Please repeat the records below exactly, from the first line through the line containing "copper's outer face.", and nothing more.

### RECORDS FOR PROCESSING
◇ ◇ ◇ ◇ ◇ ◇ ◇
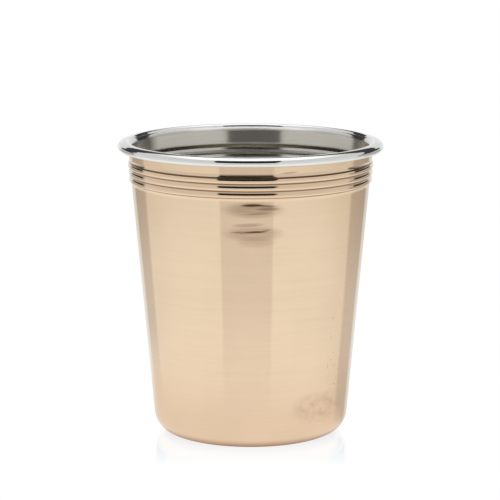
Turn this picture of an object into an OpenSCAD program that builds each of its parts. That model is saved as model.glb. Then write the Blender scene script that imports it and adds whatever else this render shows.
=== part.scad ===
// Julep cup: a spun copper cup over a stainless steel liner, whose rolled rim closes over the copper's edge.
// Units are millimetres. +Z is up, and the origin is the middle of the foot, on the surface it stands on.
// Both cups are thin sheets that follow one outline, each at its own depth under the copper's outer face.

/* [Cup] */
// Height from the foot to the top of the rolled rim
cup_h = 98; // [85:0.5:115]
// Diameter over the rolled rim
rim_d = 88; // [82:0.5:98]
// Diameter at which the tapered wall would reach the surface that the cup stands on
base_d = 63.6; // [56:0.2:70]

/* [Sheets] */
// Thickness of the copper sheet
copper_t = 0.4; // [0.3:0.05:0.6]
// Thickness of the steel sheet
steel_t = 0.45; // [0.35:0.05:0.6]
// Clearance that lets the liner slide into the copper cup
nest_gap = 0.04; // [0.02:0.01:0.1]

/* [Foot] */
// Outer radius of the rounded foot corner
foot_r = 6.6; // [4:0.2:9]
// Width of the flat ring that the cup rests on
ring_w = 2.4; // [1.5:0.1:4]
// Height of the raised middle of the base above the resting ring
base_lift = 1.2; // [0.6:0.1:1.8]
// Radius of the copper where the base turns down to the resting ring
lift_r = 1; // [0.6:0.1:2]
// Radius of the steel where the base turns out again onto the resting ring
ring_r = 1; // [0.6:0.1:2]

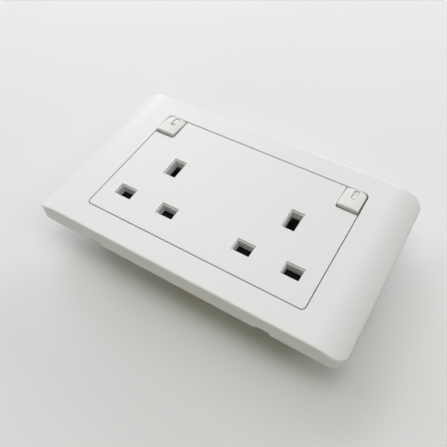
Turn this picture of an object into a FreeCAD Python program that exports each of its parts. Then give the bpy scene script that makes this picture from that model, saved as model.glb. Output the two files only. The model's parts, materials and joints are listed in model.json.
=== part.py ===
import FreeCAD, Part
import math
import os
import Sketcher

# Twin switched 13 A socket outlet with a clip-on cover frame, in millimetres.
# It lies on its back: +X along the long side, +Y towards the earth apertures, +Z out of the face.
# The origin is midway between the two fixing holes, in the wall plane (the rim of the cover frame).

# Driving sizes. Every one can be set by itself.
SIZES = {
    "cover": {
        "end_border": 21.375,
        "side_border": 11.35,
        "cover_height": 9.4,
        "cover_corner": 5.5,
        "cover_edge": 0.7,
        "cover_skin": 2.0,
        "cover_wall": 2.2,
        "roll_width": 12.5,
        "roll_radius": 20.0,
        "lip_wall": 1.6,
        "opening_edge": 0.25,
        "hook_spacing": 82.0,
        "hook_width": 8.0,
        "hook_reach": 2.2,
        "hook_depth": 1.8,
        "hook_clearance": 0.3,
        "notch_width": 6.0,
        "notch_height": 1.6,
    },
    "chassis": {
        "chassis_end_gap": 4.5,
        "chassis_side_gap": 3.2,
        "chassis_corner": 3.0,
        "chassis_thickness": 1.8,
        "chassis_stand": 3.2,
        "chassis_overhang": 2.5,
        "skirt_wall": 1.6,
        "chassis_end_ledge": 2.6,
        "chassis_side_ledge": 1.9,
        "chassis_opening_corner": 2.0,
        "fixing_gap": 6.3,
        "fixing_hole": 2.1,
        "fixing_boss": 5.0,
        "rib_wall": 1.2,
        "rib_gap": 2.5,
        "rib_height": 2.2,
    },
    "panel": {
        "panel_end_margin": 10.985,
        "panel_lower_margin": 13.05,
        "panel_upper_margin": 28.02,
        "panel_corner": 1.6,
        "panel_skin": 2.2,
        "panel_wall": 1.8,
        "panel_gap": 0.35,
        "panel_edge": 0.25,
        "outlet_spacing": 60.05,
        "line_spacing": 22.23,
        "earth_rise": 22.23,
        "line_rim_width": 8.4,
        "line_rim_height": 6.15,
        "line_slot_width": 7.4,
        "line_slot_height": 5.1,
        "earth_rim_width": 6.3,
        "earth_rim_height": 10.2,
        "earth_slot_width": 5.2,
        "earth_slot_height": 9.1,
        "rim_depth": 0.9,
        "tunnel_depth": 5.0,
        "tunnel_wall": 1.2,
        "notch_corner": 1.2,
        "notch_side_gap": 0.45,
        "notch_end_gap": 0.75,
        "front_boss": 2.3,
        "screw_upper_spacing": 32.0,
        "screw_upper_inset": 5.2,
        "screw_lower_inset": 5.3,
        "screw_end_inset": 5.1,
    },
    "rocker": {
        "rocker_side_gap": 0.425,
        "rocker_end_gap": 0.35,
        "rocker_pivot_depth": 2.6,
        "rocker_width": 9.7,
        "rocker_reach": 5.9,
        "rocker_brow": 1.8,
        "rocker_rise": 3.2,
        "rocker_dome": 0.5,
        "rocker_base": 0.2,
        "rocker_wall": 0.9,
        "rocker_skin": 1.0,
        "rocker_inner_corner": 1.0,
        "rocker_outer_corner": 1.8,
        "rocker_small_corner": 0.3,
        "rocker_tilt": 8.0,
        "stem_radius": 1.8,
        "stem_length": 5.0,
        "bore_radius": 1.25,
        "bore_top": 1.6,
        "trunnion_radius": 1.2,
        "trunnion_reach": 3.75,
        "window_centre": 2.15,
        "window_width": 2.5,
        "window_length": 5.9,
        "window_corner": 1.0,
        "window_recess": 0.4,
        "lamp_radius": 0.9,
        "lamp_length": 5.0,
        "lamp_row": 3.7,
        "lamp_clearance": 0.1,
        "plunger_length": 12.0,
        "plunger_pin": 0.8,
        "plunger_tip": 0.35,
        "plunger_head": 1.2,
        "plunger_head_top": 2.6,
        "plunger_head_length": 2.2,
        "plunger_wire": 0.18,
        "plunger_spring_play": 0.15,
        "plunger_turns": 4.0,
    },
    "switch": {
        "lever_clearance": 0.05,
        "lever_rise": 1.0,
        "lever_thickness": 0.9,
        "lever_groove": 0.55,
        "lever_width": 4.2,
        "lever_front": 7.4,
        "lever_back": 2.4,
        "lever_tilt": 7.0,
        "fulcrum_radius": 0.5,
        "fulcrum_foot": 0.9,
        "fulcrum_seat": 1.2,
        "fulcrum_inset": 0.2,
        "fulcrum_pedestal_width": 3.6,
        "fulcrum_pedestal_length": 2.8,
        "tip_reach": 6.0,
        "tip_radius": 1.3,
        "tip_height": 0.6,
        "fixed_tip_height": 0.5,
        "finger_gap": 4.0,
        "finger_setback": 8.55,
        "finger_lap": 0.3,
        "riser_width": 1.55,
    },
    "housing": {
        "housing_end_reach": 1.875,
        "housing_side_inset": 1.15,
        "layer_gap": 3.2,
        "housing_corner": 4.0,
        "housing_chamfer": 1.8,
        "housing_wall": 2.0,
        "housing_floor": 2.0,
        "shelf_height": 2.5,
        "partition_wall": 1.5,
        "lower_partition_rise": 9.1,
        "upper_partition_gap": 1.2,
        "shelf_offset": 6.75,
        "shelf_wall": 0.8,
        "shelf_length": 14.7,
        "pin_pedestal": 3.0,
        "earth_pedestal": 4.0,
        "strip_clearance": 0.2,
        "bearing_inner": 2.5,
        "bearing_wall": 1.2,
        "bearing_half": 1.95,
        "bearing_top": 1.75,
        "bearing_clearance": 0.05,
        "housing_boss": 3.5,
        "screw_radius": 1.25,
        "screw_clearance": 0.35,
        "screw_head": 2.7,
        "screw_head_height": 1.8,
        "screw_head_recess": 2.6,
        "screw_recess_radius": 3.0,
        "screw_bite": 4.6,
        "well_width": 12.0,
        "well_depth": 6.7,
        "well_wall": 1.2,
        "well_ceiling": 1.4,
        "terminal_setback": 5.5,
        "well_inner": 4.6,
    },
    "contacts": {
        "strip_thickness": 0.8,
        "line_strip_depth": 10.4,
        "leaf_thickness": 0.7,
        "leaf_root": 2.4,
        "leaf_knee": 0.35,
        "leaf_pinch": 1.8,
        "leaf_mouth": 2.6,
        "leaf_lead": 1.8,
        "line_leaf_top": 0.2,
        "line_leaf_width": 6.2,
        "earth_leaf_top": -3.8,
        "earth_leaf_width": 7.4,
        "earth_bar_width": 7.0,
        "neutral_bar_inset": 4.9,
        "neutral_bar_height": 5.4,
        "neutral_bar_overhang": 3.1,
        "feed_width": 3.6,
        "foot_half": 3.0,
        "foot_reach": 2.5,
        "load_width": 4.0,
        "load_shift": 2.3,
        "load_gap": 0.7,
        "load_turn": 3.6,
    },
    "terminal": {
        "terminal_width": 10.0,
        "terminal_length": 7.8,
        "terminal_height": 5.2,
        "wire_radius": 1.9,
        "wire_depth": 2.9,
        "stake_half": 1.4,
        "clamp_radius": 1.4,
        "clamp_length": 2.4,
        "clamp_head": 2.4,
        "clamp_head_height": 1.2,
        "driver_slot": 0.6,
        "driver_depth": 0.6,
    },
    "shutter": {
        "shutter_rim": 0.485,
        "shutter_lower": 2.95,
        "shutter_upper": 10.0,
        "shutter_thickness": 1.6,
        "shutter_clearance": 0.2,
        "shutter_travel": 5.4,
        "shutter_window_width": 6.8,
        "shutter_window_height": 5.2,
        "ramp_half": 2.0,
        "ramp_lead": 3.93,
        "ramp_thickness": 2.0,
        "spring_offset": 4.5,
        "spring_slot": 3.2,
        "spring_slot_drop": 2.3,
        "spring_slot_length": 11.0,
        "spring_seat_gap": 0.3,
        "spring_post": 1.7,
        "spring_post_width": 1.6,
        "spring_coil": 1.2,
        "spring_wire": 0.2,
        "spring_turns": 5.0,
        "spring_lengths": 8.0,
        "post_rib_top": 1.2,
        "post_rib_length": 5.3,
    },
}


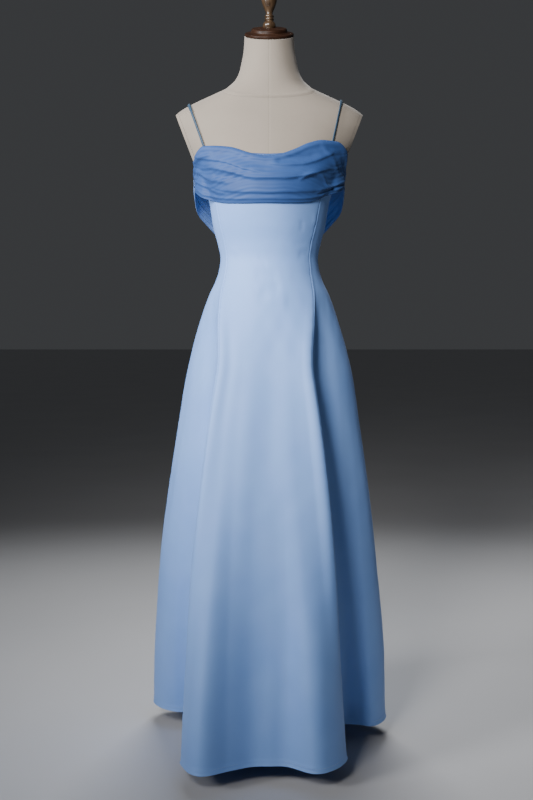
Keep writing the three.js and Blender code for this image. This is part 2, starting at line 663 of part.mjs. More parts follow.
◇ ◇ ◇ ◇ ◇ ◇ ◇
### PROBLEM SOLUTION
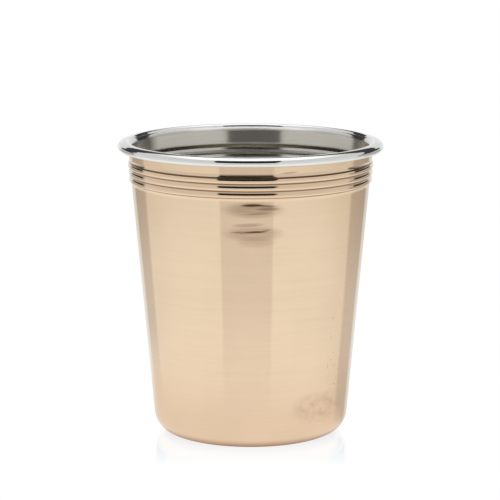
Turn this picture of an object into an OpenSCAD program that builds each of its parts. That model is saved as model.glb. Then write the Blender scene script that imports it and adds whatever else this render shows.
=== part.scad ===
// Julep cup: a spun copper cup over a stainless steel liner, whose rolled rim closes over the copper's edge.
// Units are millimetres. +Z is up, and the origin is the middle of the foot, on the surface it stands on.
// Both cups are thin sheets that follow one outline, each at its own depth under the copper's outer face.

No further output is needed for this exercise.